▶ **Given task**
Repeat the entire listing exactly as written.

▶ **Supplied information**
[start]

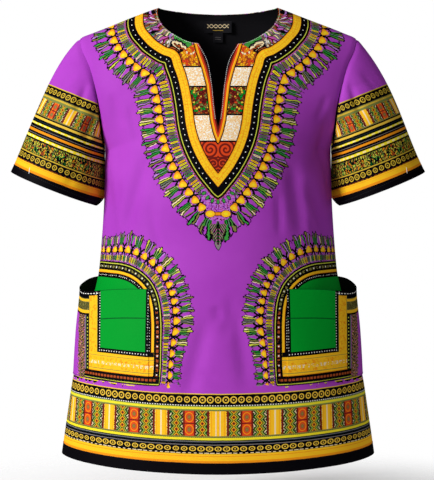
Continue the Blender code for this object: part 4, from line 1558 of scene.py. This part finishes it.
def boundary_edges(faces: np.ndarray) -> np.ndarray:
    """Return the directed edges that only one face has."""
    starts = faces.reshape(-1)
    ends = np.roll(faces, -1, axis=1).reshape(-1)
    size = int(faces.max()) + 1
    forward = starts.astype(np.int64) * size + ends
    backward = ends.astype(np.int64) * size + starts
    alone = ~np.isin(forward, backward)
    return np.stack([starts[alone], ends[alone]], axis=1)


def make_mesh(name: str, points: np.ndarray, faces: np.ndarray) -> bpy.types.Object:
    """Return an object at the origin from points in millimetres and quads."""
    mesh = bpy.data.meshes.new(name)
    mesh.from_pydata((points * MM).tolist(), [], faces.tolist())
    mesh.shade_smooth()
    mesh.set_sharp_from_angle(angle=math.radians(50.0))
    item = bpy.data.objects.new(name, mesh)
    bpy.context.scene.collection.objects.link(item)
    return item


def declare(item: bpy.types.Object, name: str, width: float, length: float,
            **more: object) -> None:
    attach(item, "root")
    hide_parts(name)
    LOG.info("%s: flat %.0f x %.0f mm", name, width, length)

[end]

▶ **Written solution**
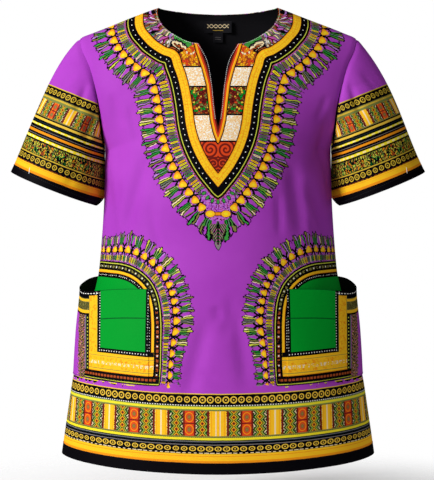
Continue the Blender code for this object: part 4, from line 1558 of scene.py. This part finishes it.
def boundary_edges(faces: np.ndarray) -> np.ndarray:
    """Return the directed edges that only one face has."""
    starts = faces.reshape(-1)
    ends = np.roll(faces, -1, axis=1).reshape(-1)
    size = int(faces.max()) + 1
    forward = starts.astype(np.int64) * size + ends
    backward = ends.astype(np.int64) * size + starts
    alone = ~np.isin(forward, backward)
    return np.stack([starts[alone], ends[alone]], axis=1)


def make_mesh(name: str, points: np.ndarray, faces: np.ndarray) -> bpy.types.Object:
    """Return an object at the origin from points in millimetres and quads."""
    mesh = bpy.data.meshes.new(name)
    mesh.from_pydata((points * MM).tolist(), [], faces.tolist())
    mesh.shade_smooth()
    mesh.set_sharp_from_angle(angle=math.radians(50.0))
    item = bpy.data.objects.new(name, mesh)
    bpy.context.scene.collection.objects.link(item)
    return item


def declare(item: bpy.types.Object, name: str, width: float, length: float,
            **more: object) -> None:
    attach(item, "root")
    hide_parts(name)
    LOG.info("%s: flat %.0f x %.0f mm", name, width, length)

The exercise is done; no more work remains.